日本での冬訓練と夏訓練

日本での冬訓練と夏訓練

マダム

出発するまで日本での準備期間ってどれくらいあったんですか?

寺家

一年間です。そのあいだに訓練があります。冬訓練は乗鞍でやりました。雪に穴を掘ってテントを設営してから、その中で一晩すごすビバーク訓練とか、ロープと方位磁石だけでルートをつくって行って帰ってくる訓練とか、いわゆる雪中行軍ですね。夏訓練は菅平でした。ロープを使ったラッシングの講習からはじまって、救助と救急救命の訓練などをやりました。

レスキューのシステムは万全

マダム

昭和基地から遠くへ出かけるときの安全管理はどうなっているんですか?

寺家

レスキュー隊が準備されていて救助方法が確立されています。
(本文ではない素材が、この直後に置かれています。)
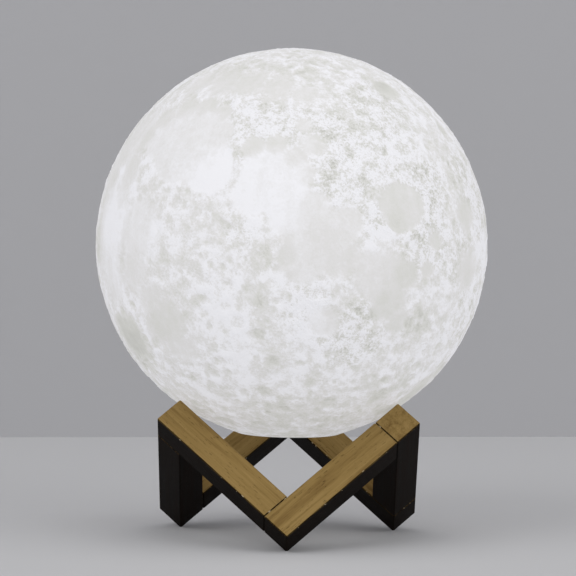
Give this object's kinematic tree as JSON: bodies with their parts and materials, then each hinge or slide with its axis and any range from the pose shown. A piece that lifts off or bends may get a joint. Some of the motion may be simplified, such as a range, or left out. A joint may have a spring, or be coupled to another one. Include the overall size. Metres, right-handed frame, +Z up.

雪上車が脱輪したとか、多少の事故は発生しますので、行って救助するシステムができています。

マダム

レスキューのシステムは万全なんですね。

寺家

はい。遠くへ出かけることはよくありますからね。GPSをかついで大陸沿岸へ行って、海氷の上にGPSを置いて、潮汐によって海氷が上り下がりするのを計測したり、地震計のメンテナンスをしたりとか、いろいろやりました。

南極で得たノウハウがいまVERAに

マダム

そうやって南極で一連のノウハウを得て帰国して、いまの運用に活かされているのですね。

寺家

そうですね。昭和基地で取ってきたデータを相関処理して、そこから測地解析ができるようにする、実際に遅延を計算して、そこからアンテナの位置を計測するシステムを作りました。それが私の博士論文です。そのいろんなシステムはVERAでいま使っていますね。

マダム

すごい!ということは、寺家さんのシステムがなかったらVERAはなかったのかも?

寺家

ほかの誰かが作ったかもしれませんけれども、少なくとも、私が作っているシステムが使えたので、測地観測がVERAでスムーズにできるようになったとは思います。